The transfer of upstream licences upon the expiry of their terms will be made in accordance with the procedure detailed in 2.5 Federal or State Companies.
If share transfers lead to a change of control in the licensed entity, both the transferor and the transferee should file an application to GDMPA, prior to the proposed transfer, together with their reasoning for the proposed transfer. GDMPA will review the application and send it to MENR together with its opinion. If MENR provides its consent to the transaction, the closing for the transfer of shares should be completed before the end of the calendar year in which MENR issued its consent.
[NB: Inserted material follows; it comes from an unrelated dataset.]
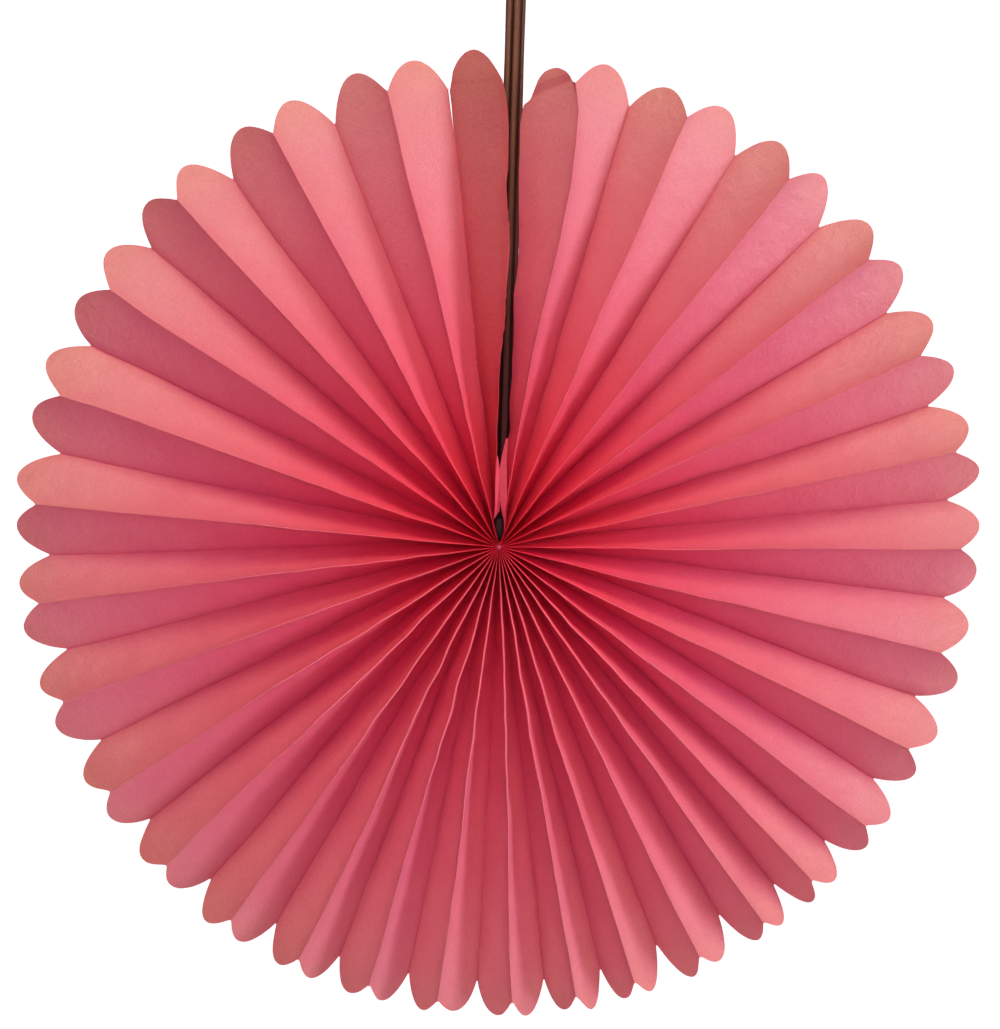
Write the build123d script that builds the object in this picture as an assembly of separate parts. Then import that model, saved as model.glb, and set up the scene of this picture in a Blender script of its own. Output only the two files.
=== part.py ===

Evidentiary documentation showing such a change should be provided to GDMPA.
Exploration licences and production leases, as well as petroleum rights arising from them, may be subject to encumbrances in favour of third parties, provided that the prior consent of GDMPA has been obtained and that these pledges are registered with the petroleum registry kept by GDMPA.
The grant or transfer of exploration licences and production leases, as well as the establishment of any encumbrances on them, must be published in the official gazette and registered with the petroleum registry.
GDMPA may refuse to give its consent to the transfer of shares, licences, or leases, or to the establishment of any encumbrance over the shares of a licensed entity or over the transfer of licences, due to reasons such as a lack of experience or a lack of financial and technical capacity
2.10 Restrictions on Production Rates
Currently, upstream operations in the oil and gas business do not make up a significant portion of the Turkish market, as production rates are not very high. In line with the existing level of operations, no legal or regulatory restrictions are imposed on production rates. On the contrary, upstream activities are supported through various arrangements and incentives. Furthermore, Türkiye is not a member state of the Organisation of the Petroleum Exporting Countries (OPEC) or OPEC+ and therefore is not subject to OPEC quotas, OPEC+, or other restrictions.